### Records supplied:
****************

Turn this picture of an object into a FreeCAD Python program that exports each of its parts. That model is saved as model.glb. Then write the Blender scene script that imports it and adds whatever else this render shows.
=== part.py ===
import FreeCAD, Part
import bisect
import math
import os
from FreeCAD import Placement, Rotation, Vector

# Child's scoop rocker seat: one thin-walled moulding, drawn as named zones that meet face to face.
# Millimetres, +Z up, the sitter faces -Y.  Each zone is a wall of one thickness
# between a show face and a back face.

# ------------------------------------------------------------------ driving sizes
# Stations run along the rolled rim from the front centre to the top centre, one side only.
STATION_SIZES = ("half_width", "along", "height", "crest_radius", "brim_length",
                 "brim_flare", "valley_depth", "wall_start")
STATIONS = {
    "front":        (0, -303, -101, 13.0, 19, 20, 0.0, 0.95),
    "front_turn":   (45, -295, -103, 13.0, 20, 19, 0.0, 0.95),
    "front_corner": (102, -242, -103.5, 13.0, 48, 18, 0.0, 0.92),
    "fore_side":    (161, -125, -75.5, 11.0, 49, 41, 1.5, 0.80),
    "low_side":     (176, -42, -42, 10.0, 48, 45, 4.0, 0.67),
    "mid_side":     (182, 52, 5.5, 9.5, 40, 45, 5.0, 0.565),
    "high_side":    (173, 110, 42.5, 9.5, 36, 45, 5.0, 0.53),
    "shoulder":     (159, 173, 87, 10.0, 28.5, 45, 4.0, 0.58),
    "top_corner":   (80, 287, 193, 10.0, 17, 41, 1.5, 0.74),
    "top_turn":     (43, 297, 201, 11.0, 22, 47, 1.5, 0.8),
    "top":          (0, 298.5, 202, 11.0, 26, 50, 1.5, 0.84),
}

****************

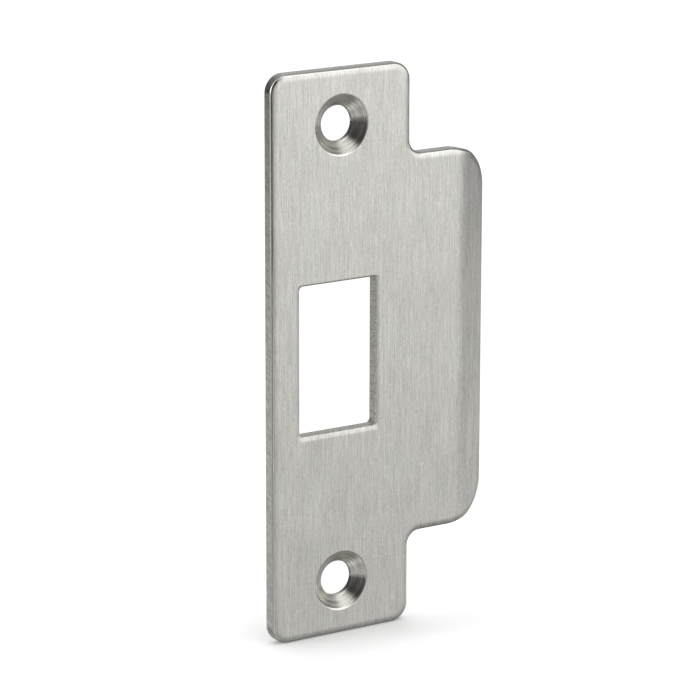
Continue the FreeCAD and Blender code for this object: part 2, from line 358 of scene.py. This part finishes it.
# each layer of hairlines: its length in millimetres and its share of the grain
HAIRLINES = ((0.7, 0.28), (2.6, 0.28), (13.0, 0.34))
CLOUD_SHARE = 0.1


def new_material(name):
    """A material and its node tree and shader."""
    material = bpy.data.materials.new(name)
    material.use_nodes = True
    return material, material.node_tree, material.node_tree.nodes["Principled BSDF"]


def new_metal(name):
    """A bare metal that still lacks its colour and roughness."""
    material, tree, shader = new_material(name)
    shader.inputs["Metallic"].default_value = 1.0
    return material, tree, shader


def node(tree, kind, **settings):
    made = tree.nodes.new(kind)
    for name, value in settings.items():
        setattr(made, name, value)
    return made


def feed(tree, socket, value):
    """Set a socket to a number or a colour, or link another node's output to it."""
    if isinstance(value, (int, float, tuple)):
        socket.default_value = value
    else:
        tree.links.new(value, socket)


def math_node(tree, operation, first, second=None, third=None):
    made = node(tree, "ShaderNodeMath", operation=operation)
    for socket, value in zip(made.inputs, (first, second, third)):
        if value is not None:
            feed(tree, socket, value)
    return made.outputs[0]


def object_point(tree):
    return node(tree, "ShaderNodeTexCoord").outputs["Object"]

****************

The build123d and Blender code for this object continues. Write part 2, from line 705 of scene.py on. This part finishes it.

****************

### Directions:
List all lines holding the string "FreeCAD".

### Solution:
Turn this picture of an object into a FreeCAD Python program that exports each of its parts. That model is saved as model.glb. Then write the Blender scene script that imports it and adds whatever else this render shows.
import FreeCAD, Part
from FreeCAD import Placement, Rotation, Vector
Continue the FreeCAD and Blender code for this object: part 2, from line 358 of scene.py. This part finishes it.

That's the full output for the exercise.